Task input:
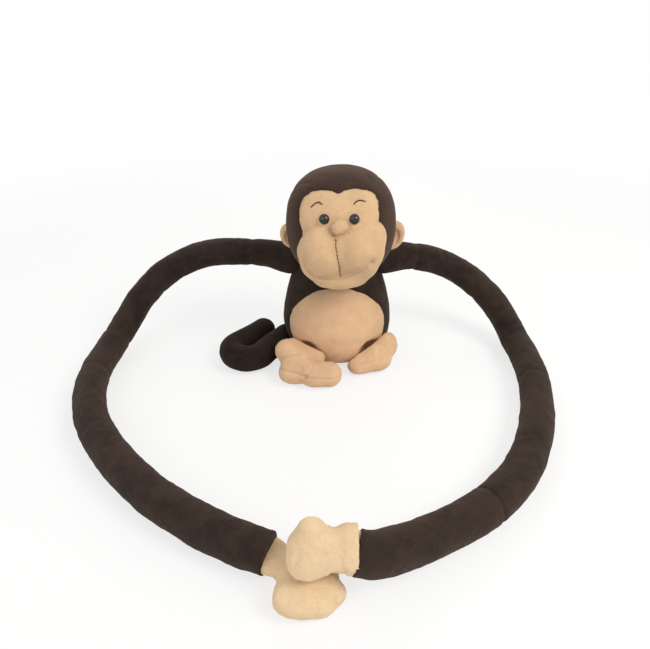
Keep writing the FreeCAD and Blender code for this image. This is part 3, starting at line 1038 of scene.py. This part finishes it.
def heart_value(place):
    """Above zero inside the seam of the heart shaped face, in metres from it."""
    offset = place / MM - HEAD
    if offset.dot(FACE_OUT) < FACE_FROM:
        return FAR_OUT
    across = offset.x - FACE_SHIFT
    up = offset.dot(FACE_UP)
    best = FAR_OUT / MM
    for middle, wide, high, power in HEART_LOBES:
        side = 0 if across < middle[0] else 1
        x = abs(across - middle[0]) / wide[side]
        z = abs(up - middle[1]) / high
        reach = (x ** power[side] + z ** power[side]) ** (1.0 / power[side])
        best = max(best, (1.0 - reach) * high)
    return best * MM + ragged(place, size=0.008, height=0.0006) + ragged(place, size=0.0020, height=0.0007)


class PLUSH_OT_head(Operator):
    """Sew the hood and the heart shaped face"""

    bl_idname = "plush.head"
    bl_label = "Head and Face"

    def execute(self, context):
        form = bmesh.new()
        bmesh.ops.create_icosphere(form, subdivisions=6, radius=1.0)
        for vert in form.verts:
            powers = [abs(vert.co[axis]) ** HEAD_POWER for axis in (0, 2, 1)]
            vert.co /= sum(powers) ** (1 / HEAD_POWER)
        bmesh.ops.scale(form, vec=HEAD_HALF * MM, verts=form.verts)
        bmesh.ops.translate(form, vec=HEAD * MM, verts=form.verts)
        head = make_piece("head_form", form, "hood_plush")
        push(head, -HEAD_INSET)
        inflate(head, pressure=context.scene.plush_cloth.pressure, reach=HEAD_SWELL)
        lumpy(head, height=0.0016, size=0.03)
        seams = (
            [(2, 8, 223), (3, 24, 206), (3, 29, 170), (2, 20, 130)],
            [(28, -47, 212), (31, -36, 216), (42, -12, 207), (52, 8, 178), (40, 23, 140)],
            [(-28, -45, 211), (-44, -20, 198), (-50, 5, 178), (-38, 22, 140)],
        )
        for seam in seams:
            groove(head, onto(head, smooth_line(seam)), *HOOD_SEAM)
        pulled = [at(4, -54.5, 215), at(12.5, -53.5, 215), at(30, -40, 215)]
        dent(head, pulled, depth=0.0014, width=0.0020)
        seat_eyes(head)
        names = ("hood_plush", "face_plush")
        hood, face = inlay(head, heart_value, names, "face_plush", depth=0.0016, width=0.0020)
        finish_piece(hood, "head", ["head_shell", "head_filling"])
        finish_piece(face, "head", ["face_panel"])
        return {"FINISHED"}


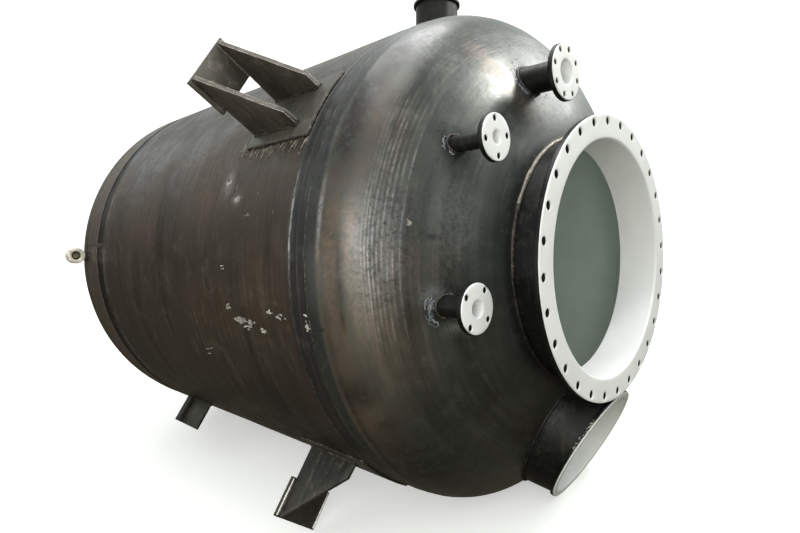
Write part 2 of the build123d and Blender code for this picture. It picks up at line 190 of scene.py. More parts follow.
# painted marks: attribute -> list of (x, clock, half length along x, half length round, strength)
MARKS = {
    "wear": [(-1208, 61.5, 40, 30, 1.05), (-1106, 65.5, 60, 24, 1.05), (-1011, 69.3, 46, 18, .95), (-949, 64.9, 22, 22, .8),
             (-827, 68.8, 34, 22, .7), (-1032, 74, 10, 46, .8), (-1168, 88.8, 34, 16, 1.1), (-1086, 91.3, 52, 24, 1.2),
             (-1011, 91.6, 34, 22, 1.1), (-919, 93.0, 26, 16, 1.0), (-855, 88.7, 30, 12, .8), (-746, 90.6, 22, 10, .8),
             (-623, 90.4, 9, 26, 1.2), (-317, 70.3, 10, 28, .9), (-292, 77.1, 8, 30, .8), (-300, 74, 10, 20, .8),
             (-169, 67.8, 12, 18, .8), (-1000, 54.9, 190, 26, .75), (-760, 57.6, 110, 20, .75), (-1180, 53, 30, 60, .7),
             (-2330, 60, 160, 26, .5), (-1650, 47, 200, 30, .45), (-1500, 100, 70, 14, .6), (-1900, 92, 50, 10, .6),
             (-2200, 80, 70, 10, .5), (-1300, 110, 60, 10, .5), (-700, 100, 10, 60, .7), (-640, 120, 16, 60, .6)],
    # dark list: small dark spots, plus large spots on the lower side and two near the top of the head that are painted
    # shade
    "soot": [(-463, 78.1, 8, 60, .9), (-464, 88.6, 8, 40, .9), (-461, 83.6, 12, 60, .9), (-370, 76.6, 6, 8, 1.2),
             (-383, 78.1, 5, 7, 1.2), (-475, 104.2, 60, 70, .8), (-439, 112, 50, 40, .6), (-276, 72.8, 9, 9, 1.2),
             (-459, 13.2, 60, 90, .6), (-346, 5, 60, 120, .6), (-545, 90.8, 7, 7, 1.3), (-1500, 120, 500, 160, .5),
             (-2500, 110, 200, 260, .5), (-900, 112, 200, 160, .5), (-430, 128, 160, 320, .7), (-300, 120, 120, 220, .5)],
    "warm": [(-452, 80, 70, 130, .7), (-342, 80.3, 70, 110, .6), (-400, 95, 90, 200, .7), (-500, 102.7, 40, 120, .5),
             (-333, 18.4, 50, 60, .8), (-261, 16.5, 60, 60, .7), (-1400, 60, 500, 260, .5), (-2100, 70, 400, 380, .5),
             (-900, 85, 200, 200, .4), (-2678, 60, 160, 400, .6), (-1346, 90, 260, 160, .4)],
    # pale list: rubbed bare spots, a painted sheen along the upper shell, and painted highlights along the girth band's
    # edges and on the head
    "shine": [(-1208, 61.5, 30, 48, .75), (-1106, 65.5, 26, 26, .65), (-2300, 47, 300, 170, .42), (-1700, 49, 170, 150, .36), (-1400, 40, 120, 110, .3), (-701, 69.5, 6, 120, 1.2), (-698, 76, 4, 60, .8), (-539, 70.5, 5, 90, 1.6), (-550, 54, 7, 90, .3),
              (-581, 23.2, 60, 90, .5), (-446, 25, 60, 120, .5), (-275, 87, 20, 30, .8), (-240, 96, 24, 30, .8),
              (-2640, 76, 5, 300, .3), (-2900, 76, 60, 200, .10)],
}


def paint(x, c, rho, extra=None):
    out = {}
    P = np.stack([x, -rho * np.sin(np.radians(c)), rho * np.cos(np.radians(c))], -1)
    w = wave(P, 90, 3) * 0.22
    for k, spots in MARKS.items():
        v = np.zeros(x.shape)
        for (sx, sc, hx, hs, st) in spots:
            d = ((x - sx) / hx) ** 2 + (np.radians(cdist(c, sc)) * rho / hs) ** 2
            v = np.maximum(v, st * np.exp(-0.8 * d * (1 + w)))
        out[k] = v
    for k, v in (extra or {}).items():
        out[k] = np.clip(out.get(k, 0) + v, 0, 1.5)
    return out


def flat_bottom(c):
    """0 where the shell rests on the floor, 1 elsewhere"""
    return sstep(np.abs(cdist(c, 180)), 14, 30)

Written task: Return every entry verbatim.

The solution:
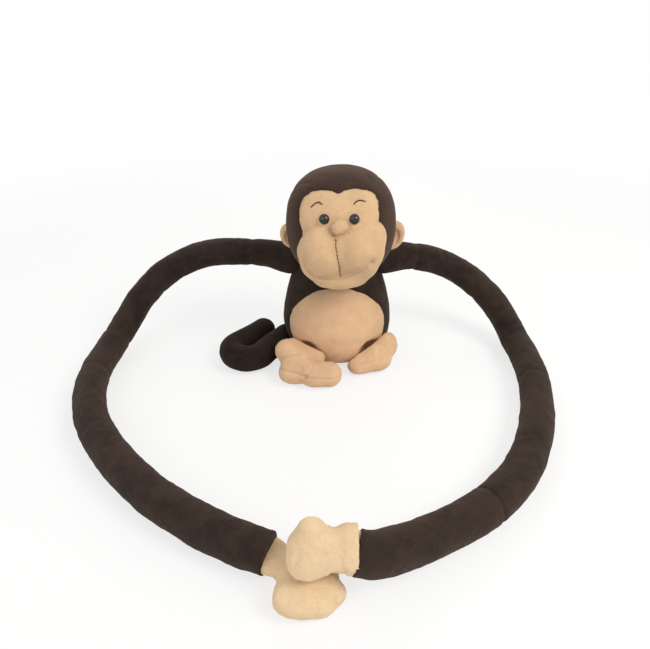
Keep writing the FreeCAD and Blender code for this image. This is part 3, starting at line 1038 of scene.py. This part finishes it.
def heart_value(place):
    """Above zero inside the seam of the heart shaped face, in metres from it."""
    offset = place / MM - HEAD
    if offset.dot(FACE_OUT) < FACE_FROM:
        return FAR_OUT
    across = offset.x - FACE_SHIFT
    up = offset.dot(FACE_UP)
    best = FAR_OUT / MM
    for middle, wide, high, power in HEART_LOBES:
        side = 0 if across < middle[0] else 1
        x = abs(across - middle[0]) / wide[side]
        z = abs(up - middle[1]) / high
        reach = (x ** power[side] + z ** power[side]) ** (1.0 / power[side])
        best = max(best, (1.0 - reach) * high)
    return best * MM + ragged(place, size=0.008, height=0.0006) + ragged(place, size=0.0020, height=0.0007)


class PLUSH_OT_head(Operator):
    """Sew the hood and the heart shaped face"""

    bl_idname = "plush.head"
    bl_label = "Head and Face"

    def execute(self, context):
        form = bmesh.new()
        bmesh.ops.create_icosphere(form, subdivisions=6, radius=1.0)
        for vert in form.verts:
            powers = [abs(vert.co[axis]) ** HEAD_POWER for axis in (0, 2, 1)]
            vert.co /= sum(powers) ** (1 / HEAD_POWER)
        bmesh.ops.scale(form, vec=HEAD_HALF * MM, verts=form.verts)
        bmesh.ops.translate(form, vec=HEAD * MM, verts=form.verts)
        head = make_piece("head_form", form, "hood_plush")
        push(head, -HEAD_INSET)
        inflate(head, pressure=context.scene.plush_cloth.pressure, reach=HEAD_SWELL)
        lumpy(head, height=0.0016, size=0.03)
        seams = (
            [(2, 8, 223), (3, 24, 206), (3, 29, 170), (2, 20, 130)],
            [(28, -47, 212), (31, -36, 216), (42, -12, 207), (52, 8, 178), (40, 23, 140)],
            [(-28, -45, 211), (-44, -20, 198), (-50, 5, 178), (-38, 22, 140)],
        )
        for seam in seams:
            groove(head, onto(head, smooth_line(seam)), *HOOD_SEAM)
        pulled = [at(4, -54.5, 215), at(12.5, -53.5, 215), at(30, -40, 215)]
        dent(head, pulled, depth=0.0014, width=0.0020)
        seat_eyes(head)
        names = ("hood_plush", "face_plush")
        hood, face = inlay(head, heart_value, names, "face_plush", depth=0.0016, width=0.0020)
        finish_piece(hood, "head", ["head_shell", "head_filling"])
        finish_piece(face, "head", ["face_panel"])
        return {"FINISHED"}


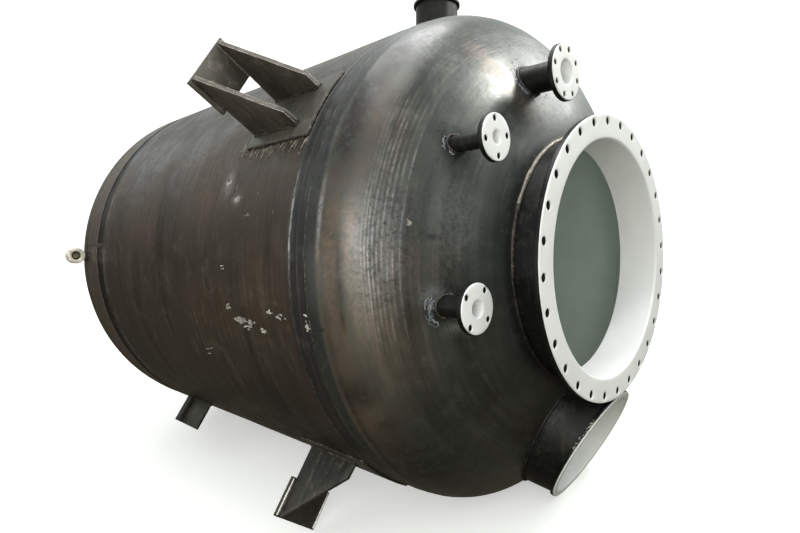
Write part 2 of the build123d and Blender code for this picture. It picks up at line 190 of scene.py. More parts follow.
# painted marks: attribute -> list of (x, clock, half length along x, half length round, strength)
MARKS = {
    "wear": [(-1208, 61.5, 40, 30, 1.05), (-1106, 65.5, 60, 24, 1.05), (-1011, 69.3, 46, 18, .95), (-949, 64.9, 22, 22, .8),
             (-827, 68.8, 34, 22, .7), (-1032, 74, 10, 46, .8), (-1168, 88.8, 34, 16, 1.1), (-1086, 91.3, 52, 24, 1.2),
             (-1011, 91.6, 34, 22, 1.1), (-919, 93.0, 26, 16, 1.0), (-855, 88.7, 30, 12, .8), (-746, 90.6, 22, 10, .8),
             (-623, 90.4, 9, 26, 1.2), (-317, 70.3, 10, 28, .9), (-292, 77.1, 8, 30, .8), (-300, 74, 10, 20, .8),
             (-169, 67.8, 12, 18, .8), (-1000, 54.9, 190, 26, .75), (-760, 57.6, 110, 20, .75), (-1180, 53, 30, 60, .7),
             (-2330, 60, 160, 26, .5), (-1650, 47, 200, 30, .45), (-1500, 100, 70, 14, .6), (-1900, 92, 50, 10, .6),
             (-2200, 80, 70, 10, .5), (-1300, 110, 60, 10, .5), (-700, 100, 10, 60, .7), (-640, 120, 16, 60, .6)],
    # dark list: small dark spots, plus large spots on the lower side and two near the top of the head that are painted
    # shade
    "soot": [(-463, 78.1, 8, 60, .9), (-464, 88.6, 8, 40, .9), (-461, 83.6, 12, 60, .9), (-370, 76.6, 6, 8, 1.2),
             (-383, 78.1, 5, 7, 1.2), (-475, 104.2, 60, 70, .8), (-439, 112, 50, 40, .6), (-276, 72.8, 9, 9, 1.2),
             (-459, 13.2, 60, 90, .6), (-346, 5, 60, 120, .6), (-545, 90.8, 7, 7, 1.3), (-1500, 120, 500, 160, .5),
             (-2500, 110, 200, 260, .5), (-900, 112, 200, 160, .5), (-430, 128, 160, 320, .7), (-300, 120, 120, 220, .5)],
    "warm": [(-452, 80, 70, 130, .7), (-342, 80.3, 70, 110, .6), (-400, 95, 90, 200, .7), (-500, 102.7, 40, 120, .5),
             (-333, 18.4, 50, 60, .8), (-261, 16.5, 60, 60, .7), (-1400, 60, 500, 260, .5), (-2100, 70, 400, 380, .5),
             (-900, 85, 200, 200, .4), (-2678, 60, 160, 400, .6), (-1346, 90, 260, 160, .4)],
    # pale list: rubbed bare spots, a painted sheen along the upper shell, and painted highlights along the girth band's
    # edges and on the head
    "shine": [(-1208, 61.5, 30, 48, .75), (-1106, 65.5, 26, 26, .65), (-2300, 47, 300, 170, .42), (-1700, 49, 170, 150, .36), (-1400, 40, 120, 110, .3), (-701, 69.5, 6, 120, 1.2), (-698, 76, 4, 60, .8), (-539, 70.5, 5, 90, 1.6), (-550, 54, 7, 90, .3),
              (-581, 23.2, 60, 90, .5), (-446, 25, 60, 120, .5), (-275, 87, 20, 30, .8), (-240, 96, 24, 30, .8),
              (-2640, 76, 5, 300, .3), (-2900, 76, 60, 200, .10)],
}


def paint(x, c, rho, extra=None):
    out = {}
    P = np.stack([x, -rho * np.sin(np.radians(c)), rho * np.cos(np.radians(c))], -1)
    w = wave(P, 90, 3) * 0.22
    for k, spots in MARKS.items():
        v = np.zeros(x.shape)
        for (sx, sc, hx, hs, st) in spots:
            d = ((x - sx) / hx) ** 2 + (np.radians(cdist(c, sc)) * rho / hs) ** 2
            v = np.maximum(v, st * np.exp(-0.8 * d * (1 + w)))
        out[k] = v
    for k, v in (extra or {}).items():
        out[k] = np.clip(out.get(k, 0) + v, 0, 1.5)
    return out


def flat_bottom(c):
    """0 where the shell rests on the floor, 1 elsewhere"""
    return sstep(np.abs(cdist(c, 180)), 14, 30)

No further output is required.